The program, which would last all day, includes something called "rip and build," an interpretation of the Spanish establishment of the Presidio in which the object is to kick double-ply garbage bags until they rip, and then carry their contents across a finish line. In another event, the Gold Rush would be interpreted as a stationary bike race.

As silly as the event sounds, the center's staff members say they're intrigued.

"I personally love it," says Sue King, one of the planning directors at the center. "It's a way to make the center accessible to people who wouldn't normally come to a national park ... somebody other than, you know, tree-hugging white people from the headlands."

That's great for Crissy Field. But what's in it for Brumit and Horowitz?

"I saw that the Popeil brothers were one of the 25 people who changed the way people think about food," Horowitz says. "I'd love for us to go down as some of the people who changed the way people think about art."

"I think where we're coming from, there's more layers than just shits and giggles," Brumit adds. "But, you know, most of our work is either totally ridiculous or absurd. But if we can make people laugh, maybe they'll stick around, because the average time somebody looks at a painting is 12 seconds, and we can hook them for longer than that."

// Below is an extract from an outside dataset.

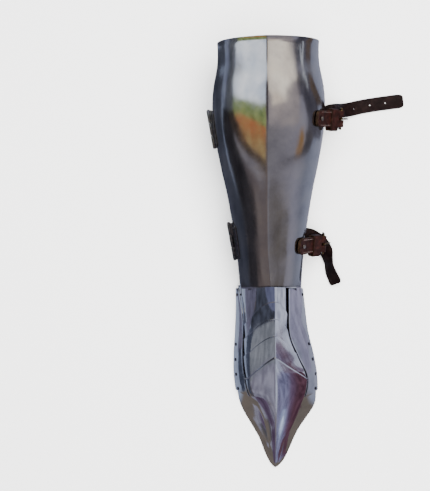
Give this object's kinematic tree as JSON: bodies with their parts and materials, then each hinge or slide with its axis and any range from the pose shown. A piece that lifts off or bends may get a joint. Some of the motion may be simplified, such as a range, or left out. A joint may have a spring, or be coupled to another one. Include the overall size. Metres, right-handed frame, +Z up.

Even in foggy July, when no one in his right mind would visit San Francisco, the cars full of tourists back up at the top of Lombard Street's Russian Hill peak on a Sunday evening.

The timeless appeal of the world's crookedest street is simple: Its silly-yet-impeccably-manicured twists and turns embody the zaniness so many outsiders associate with the city. But on this evening, the twists and turns aren't the strangest thing about Lombard Street. Brumit and Horowitz are.

For the benefit of SF Weekly's photographer, who is seeking an image that can sum up his subjects, the pair are demonstrating something they've done many times before: They're riding plastic Big Wheels down Lombard Street.

They are, of course, wearing their Sliv and Dulet referee jerseys. And they've brought the buzzard along, too. As they did during the Haight Street performance, Horowitz is sporting a massive pair of 1980s sunglasses and Brumit's wearing his "meat hat."

They look ... absurd.

In an effort to get a good photo -- and perhaps also because it's incredibly amusing to watch -- the photographer asks Brumit and Horowitz to whip around the same treacherous curves over and over again. Brumit -- the founder of the BYOBW race -- has the better technique, fully extending his legs in front of the tiny plastic toy he's riding as if to steer by tilting, but that doesn't stop him from flipping over on his second attempt.

The tourists, who walk and drive past between takes, seem as if they'd rather stare at Sliv and Dulet than the Bay Bridge. Watching Horowitz and Brumit, children smile with amusement, parents point knowingly (as if to say, "Everything I ever told you about the crazy city is true"), and one middle-aged observer can't help but ask the same question six times.

"Is this Jackass? Is this gonna be on Jackass? This is Jackass, right? ..."

No, he's told, these guys aren't going to be on MTV's hallmark amateur stunt hour anytime soon. They're artists.

As the traffic gets worse, passengers in a few vehicles roll down their windows in attempts to figure out exactly what Brumit and Horowitz are doing. Horowitz, with the buzzard in tow, decides the time is right for some "creative counseling."

"Would you like some advice from the bird?" he asks an annoyed-looking cabby, much to the delight of the taxi's tourist fare.

"Yeah, how much longer am I gonna have to drive this cab?"

"Not long," Horowitz squawks while moving the buzzard, clamped to the handlebars of his red-and-yellow Big Wheel, like a puppet. "I foresee you will become rich soon."

The cabby laughs to himself. He drives about 10 feet before he stops and holds a crisp one-dollar bill out the window.

"That's worth a buck," he says, before driving off.

Horowitz pounces on the note swiftly, says thanks, and then looks at Brumit with awe. "Holy shit," he says, laughing.

Sliv & Dulet Enterprises just made its first dollar.